**JOB**
Copy out every line exactly as given.
── INPUT RECORDS
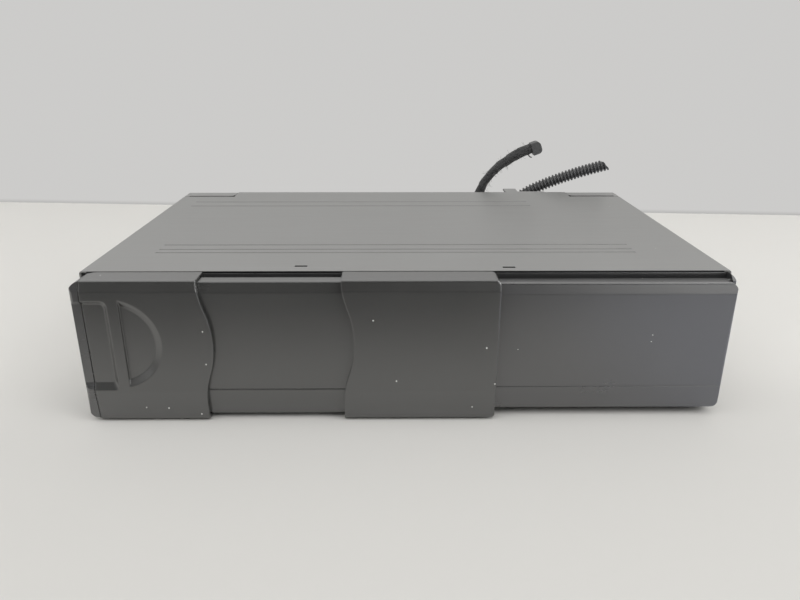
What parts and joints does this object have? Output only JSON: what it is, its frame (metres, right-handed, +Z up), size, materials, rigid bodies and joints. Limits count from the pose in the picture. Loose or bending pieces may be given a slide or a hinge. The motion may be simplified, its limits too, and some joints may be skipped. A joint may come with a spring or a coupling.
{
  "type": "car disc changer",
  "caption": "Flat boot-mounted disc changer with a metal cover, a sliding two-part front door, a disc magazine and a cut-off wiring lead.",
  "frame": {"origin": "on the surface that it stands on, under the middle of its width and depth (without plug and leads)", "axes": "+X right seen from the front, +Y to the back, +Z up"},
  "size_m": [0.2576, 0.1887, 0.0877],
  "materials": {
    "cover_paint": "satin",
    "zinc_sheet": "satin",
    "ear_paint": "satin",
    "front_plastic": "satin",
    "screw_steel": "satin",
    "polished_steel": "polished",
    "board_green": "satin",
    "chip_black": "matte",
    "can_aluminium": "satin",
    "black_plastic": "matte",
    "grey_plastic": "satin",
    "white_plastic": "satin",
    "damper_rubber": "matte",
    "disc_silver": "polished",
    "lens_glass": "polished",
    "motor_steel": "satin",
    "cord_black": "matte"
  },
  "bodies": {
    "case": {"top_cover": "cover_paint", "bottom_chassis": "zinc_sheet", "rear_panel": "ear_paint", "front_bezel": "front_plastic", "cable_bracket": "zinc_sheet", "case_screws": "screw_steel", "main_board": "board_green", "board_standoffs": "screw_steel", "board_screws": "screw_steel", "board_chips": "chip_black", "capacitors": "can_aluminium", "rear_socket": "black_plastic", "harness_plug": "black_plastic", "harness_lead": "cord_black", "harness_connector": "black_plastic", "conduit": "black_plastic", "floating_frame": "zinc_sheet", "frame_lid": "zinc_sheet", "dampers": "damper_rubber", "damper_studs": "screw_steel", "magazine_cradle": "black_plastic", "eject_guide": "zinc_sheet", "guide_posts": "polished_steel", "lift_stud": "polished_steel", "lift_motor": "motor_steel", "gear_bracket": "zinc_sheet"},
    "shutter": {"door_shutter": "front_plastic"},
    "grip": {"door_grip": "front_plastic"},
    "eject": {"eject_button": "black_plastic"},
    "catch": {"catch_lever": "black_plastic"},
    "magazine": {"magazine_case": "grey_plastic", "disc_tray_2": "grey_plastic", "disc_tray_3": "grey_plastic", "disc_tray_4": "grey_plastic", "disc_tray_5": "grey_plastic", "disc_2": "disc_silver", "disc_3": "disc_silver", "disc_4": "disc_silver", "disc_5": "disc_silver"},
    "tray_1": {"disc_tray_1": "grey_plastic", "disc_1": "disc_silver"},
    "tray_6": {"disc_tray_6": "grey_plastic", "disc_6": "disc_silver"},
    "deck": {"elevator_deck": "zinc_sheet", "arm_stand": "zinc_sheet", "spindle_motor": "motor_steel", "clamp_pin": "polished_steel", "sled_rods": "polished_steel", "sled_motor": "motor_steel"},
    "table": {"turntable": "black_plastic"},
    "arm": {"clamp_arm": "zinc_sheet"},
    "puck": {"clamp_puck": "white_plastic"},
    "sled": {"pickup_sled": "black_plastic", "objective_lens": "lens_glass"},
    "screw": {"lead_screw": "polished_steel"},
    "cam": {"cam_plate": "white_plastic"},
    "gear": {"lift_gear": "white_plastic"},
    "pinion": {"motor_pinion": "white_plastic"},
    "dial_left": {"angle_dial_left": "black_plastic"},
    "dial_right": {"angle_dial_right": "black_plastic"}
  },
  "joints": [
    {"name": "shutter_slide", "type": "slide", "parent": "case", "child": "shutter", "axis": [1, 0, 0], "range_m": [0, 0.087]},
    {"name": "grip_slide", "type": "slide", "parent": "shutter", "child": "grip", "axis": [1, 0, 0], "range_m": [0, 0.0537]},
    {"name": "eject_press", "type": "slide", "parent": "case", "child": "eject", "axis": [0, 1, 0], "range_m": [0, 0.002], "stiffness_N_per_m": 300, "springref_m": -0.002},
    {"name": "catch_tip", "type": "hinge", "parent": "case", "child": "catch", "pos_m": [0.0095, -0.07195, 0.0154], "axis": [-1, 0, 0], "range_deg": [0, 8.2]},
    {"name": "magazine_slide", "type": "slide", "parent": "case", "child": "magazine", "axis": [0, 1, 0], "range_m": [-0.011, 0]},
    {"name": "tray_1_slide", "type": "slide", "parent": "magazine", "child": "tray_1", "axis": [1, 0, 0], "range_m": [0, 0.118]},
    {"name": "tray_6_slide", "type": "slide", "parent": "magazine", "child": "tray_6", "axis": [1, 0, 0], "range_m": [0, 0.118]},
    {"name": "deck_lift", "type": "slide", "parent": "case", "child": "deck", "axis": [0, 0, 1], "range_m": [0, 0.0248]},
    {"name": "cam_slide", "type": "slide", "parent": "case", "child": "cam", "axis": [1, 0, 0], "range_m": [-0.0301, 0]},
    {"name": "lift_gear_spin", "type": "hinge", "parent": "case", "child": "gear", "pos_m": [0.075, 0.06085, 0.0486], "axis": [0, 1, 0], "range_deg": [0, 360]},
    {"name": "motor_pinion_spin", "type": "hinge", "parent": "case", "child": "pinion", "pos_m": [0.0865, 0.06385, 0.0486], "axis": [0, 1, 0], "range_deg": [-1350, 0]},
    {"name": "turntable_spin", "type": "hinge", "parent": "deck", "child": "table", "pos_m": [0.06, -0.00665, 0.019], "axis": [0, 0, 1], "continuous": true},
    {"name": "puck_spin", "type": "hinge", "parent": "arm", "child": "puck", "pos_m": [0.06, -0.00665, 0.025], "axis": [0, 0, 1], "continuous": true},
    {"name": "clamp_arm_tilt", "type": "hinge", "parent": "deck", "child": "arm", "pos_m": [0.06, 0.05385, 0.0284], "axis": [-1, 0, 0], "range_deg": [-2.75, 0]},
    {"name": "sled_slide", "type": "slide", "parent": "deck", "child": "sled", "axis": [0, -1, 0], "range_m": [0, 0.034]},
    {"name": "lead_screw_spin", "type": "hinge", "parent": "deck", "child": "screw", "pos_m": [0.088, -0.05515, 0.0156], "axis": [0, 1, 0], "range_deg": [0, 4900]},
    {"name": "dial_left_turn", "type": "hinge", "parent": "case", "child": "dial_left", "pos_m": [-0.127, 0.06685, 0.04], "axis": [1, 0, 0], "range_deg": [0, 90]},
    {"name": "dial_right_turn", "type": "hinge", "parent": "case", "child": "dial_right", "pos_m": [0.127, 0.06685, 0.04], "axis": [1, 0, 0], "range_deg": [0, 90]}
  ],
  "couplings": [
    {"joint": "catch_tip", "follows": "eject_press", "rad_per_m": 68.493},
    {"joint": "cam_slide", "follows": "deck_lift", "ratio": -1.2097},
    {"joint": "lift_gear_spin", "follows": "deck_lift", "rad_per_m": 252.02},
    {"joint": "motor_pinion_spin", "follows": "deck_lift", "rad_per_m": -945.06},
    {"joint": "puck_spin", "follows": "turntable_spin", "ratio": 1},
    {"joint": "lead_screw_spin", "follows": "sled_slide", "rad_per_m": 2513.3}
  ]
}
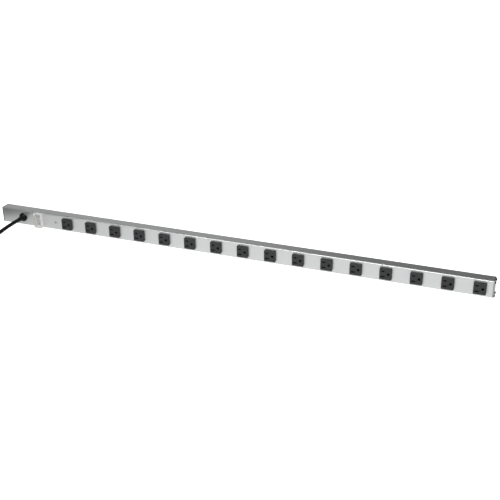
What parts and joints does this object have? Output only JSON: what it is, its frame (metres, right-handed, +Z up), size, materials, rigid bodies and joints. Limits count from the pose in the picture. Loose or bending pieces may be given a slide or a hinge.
────
**THE COMPLETED TASK**
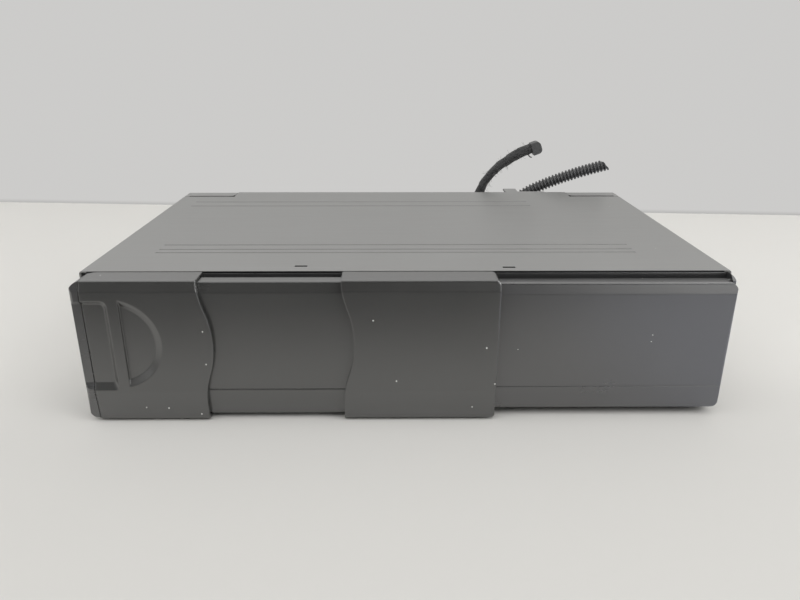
What parts and joints does this object have? Output only JSON: what it is, its frame (metres, right-handed, +Z up), size, materials, rigid bodies and joints. Limits count from the pose in the picture. Loose or bending pieces may be given a slide or a hinge. The motion may be simplified, its limits too, and some joints may be skipped. A joint may come with a spring or a coupling.
{
  "type": "car disc changer",
  "caption": "Flat boot-mounted disc changer with a metal cover, a sliding two-part front door, a disc magazine and a cut-off wiring lead.",
  "frame": {"origin": "on the surface that it stands on, under the middle of its width and depth (without plug and leads)", "axes": "+X right seen from the front, +Y to the back, +Z up"},
  "size_m": [0.2576, 0.1887, 0.0877],
  "materials": {
    "cover_paint": "satin",
    "zinc_sheet": "satin",
    "ear_paint": "satin",
    "front_plastic": "satin",
    "screw_steel": "satin",
    "polished_steel": "polished",
    "board_green": "satin",
    "chip_black": "matte",
    "can_aluminium": "satin",
    "black_plastic": "matte",
    "grey_plastic": "satin",
    "white_plastic": "satin",
    "damper_rubber": "matte",
    "disc_silver": "polished",
    "lens_glass": "polished",
    "motor_steel": "satin",
    "cord_black": "matte"
  },
  "bodies": {
    "case": {"top_cover": "cover_paint", "bottom_chassis": "zinc_sheet", "rear_panel": "ear_paint", "front_bezel": "front_plastic", "cable_bracket": "zinc_sheet", "case_screws": "screw_steel", "main_board": "board_green", "board_standoffs": "screw_steel", "board_screws": "screw_steel", "board_chips": "chip_black", "capacitors": "can_aluminium", "rear_socket": "black_plastic", "harness_plug": "black_plastic", "harness_lead": "cord_black", "harness_connector": "black_plastic", "conduit": "black_plastic", "floating_frame": "zinc_sheet", "frame_lid": "zinc_sheet", "dampers": "damper_rubber", "damper_studs": "screw_steel", "magazine_cradle": "black_plastic", "eject_guide": "zinc_sheet", "guide_posts": "polished_steel", "lift_stud": "polished_steel", "lift_motor": "motor_steel", "gear_bracket": "zinc_sheet"},
    "shutter": {"door_shutter": "front_plastic"},
    "grip": {"door_grip": "front_plastic"},
    "eject": {"eject_button": "black_plastic"},
    "catch": {"catch_lever": "black_plastic"},
    "magazine": {"magazine_case": "grey_plastic", "disc_tray_2": "grey_plastic", "disc_tray_3": "grey_plastic", "disc_tray_4": "grey_plastic", "disc_tray_5": "grey_plastic", "disc_2": "disc_silver", "disc_3": "disc_silver", "disc_4": "disc_silver", "disc_5": "disc_silver"},
    "tray_1": {"disc_tray_1": "grey_plastic", "disc_1": "disc_silver"},
    "tray_6": {"disc_tray_6": "grey_plastic", "disc_6": "disc_silver"},
    "deck": {"elevator_deck": "zinc_sheet", "arm_stand": "zinc_sheet", "spindle_motor": "motor_steel", "clamp_pin": "polished_steel", "sled_rods": "polished_steel", "sled_motor": "motor_steel"},
    "table": {"turntable": "black_plastic"},
    "arm": {"clamp_arm": "zinc_sheet"},
    "puck": {"clamp_puck": "white_plastic"},
    "sled": {"pickup_sled": "black_plastic", "objective_lens": "lens_glass"},
    "screw": {"lead_screw": "polished_steel"},
    "cam": {"cam_plate": "white_plastic"},
    "gear": {"lift_gear": "white_plastic"},
    "pinion": {"motor_pinion": "white_plastic"},
    "dial_left": {"angle_dial_left": "black_plastic"},
    "dial_right": {"angle_dial_right": "black_plastic"}
  },
  "joints": [
    {"name": "shutter_slide", "type": "slide", "parent": "case", "child": "shutter", "axis": [1, 0, 0], "range_m": [0, 0.087]},
    {"name": "grip_slide", "type": "slide", "parent": "shutter", "child": "grip", "axis": [1, 0, 0], "range_m": [0, 0.0537]},
    {"name": "eject_press", "type": "slide", "parent": "case", "child": "eject", "axis": [0, 1, 0], "range_m": [0, 0.002], "stiffness_N_per_m": 300, "springref_m": -0.002},
    {"name": "catch_tip", "type": "hinge", "parent": "case", "child": "catch", "pos_m": [0.0095, -0.07195, 0.0154], "axis": [-1, 0, 0], "range_deg": [0, 8.2]},
    {"name": "magazine_slide", "type": "slide", "parent": "case", "child": "magazine", "axis": [0, 1, 0], "range_m": [-0.011, 0]},
    {"name": "tray_1_slide", "type": "slide", "parent": "magazine", "child": "tray_1", "axis": [1, 0, 0], "range_m": [0, 0.118]},
    {"name": "tray_6_slide", "type": "slide", "parent": "magazine", "child": "tray_6", "axis": [1, 0, 0], "range_m": [0, 0.118]},
    {"name": "deck_lift", "type": "slide", "parent": "case", "child": "deck", "axis": [0, 0, 1], "range_m": [0, 0.0248]},
    {"name": "cam_slide", "type": "slide", "parent": "case", "child": "cam", "axis": [1, 0, 0], "range_m": [-0.0301, 0]},
    {"name": "lift_gear_spin", "type": "hinge", "parent": "case", "child": "gear", "pos_m": [0.075, 0.06085, 0.0486], "axis": [0, 1, 0], "range_deg": [0, 360]},
    {"name": "motor_pinion_spin", "type": "hinge", "parent": "case", "child": "pinion", "pos_m": [0.0865, 0.06385, 0.0486], "axis": [0, 1, 0], "range_deg": [-1350, 0]},
    {"name": "turntable_spin", "type": "hinge", "parent": "deck", "child": "table", "pos_m": [0.06, -0.00665, 0.019], "axis": [0, 0, 1], "continuous": true},
    {"name": "puck_spin", "type": "hinge", "parent": "arm", "child": "puck", "pos_m": [0.06, -0.00665, 0.025], "axis": [0, 0, 1], "continuous": true},
    {"name": "clamp_arm_tilt", "type": "hinge", "parent": "deck", "child": "arm", "pos_m": [0.06, 0.05385, 0.0284], "axis": [-1, 0, 0], "range_deg": [-2.75, 0]},
    {"name": "sled_slide", "type": "slide", "parent": "deck", "child": "sled", "axis": [0, -1, 0], "range_m": [0, 0.034]},
    {"name": "lead_screw_spin", "type": "hinge", "parent": "deck", "child": "screw", "pos_m": [0.088, -0.05515, 0.0156], "axis": [0, 1, 0], "range_deg": [0, 4900]},
    {"name": "dial_left_turn", "type": "hinge", "parent": "case", "child": "dial_left", "pos_m": [-0.127, 0.06685, 0.04], "axis": [1, 0, 0], "range_deg": [0, 90]},
    {"name": "dial_right_turn", "type": "hinge", "parent": "case", "child": "dial_right", "pos_m": [0.127, 0.06685, 0.04], "axis": [1, 0, 0], "range_deg": [0, 90]}
  ],
  "couplings": [
    {"joint": "catch_tip", "follows": "eject_press", "rad_per_m": 68.493},
    {"joint": "cam_slide", "follows": "deck_lift", "ratio": -1.2097},
    {"joint": "lift_gear_spin", "follows": "deck_lift", "rad_per_m": 252.02},
    {"joint": "motor_pinion_spin", "follows": "deck_lift", "rad_per_m": -945.06},
    {"joint": "puck_spin", "follows": "turntable_spin", "ratio": 1},
    {"joint": "lead_screw_spin", "follows": "sled_slide", "rad_per_m": 2513.3}
  ]
}
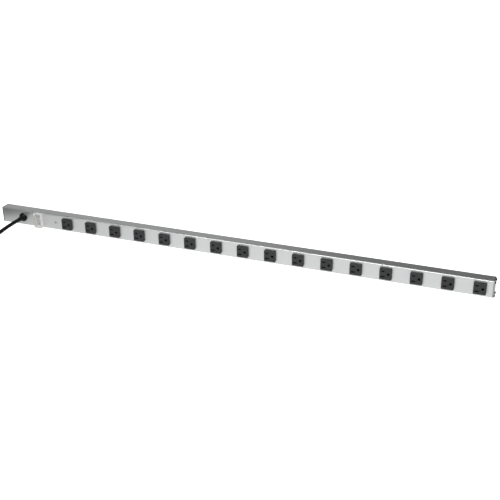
What parts and joints does this object have? Output only JSON: what it is, its frame (metres, right-handed, +Z up), size, materials, rigid bodies and joints. Limits count from the pose in the picture. Loose or bending pieces may be given a slide or a hinge.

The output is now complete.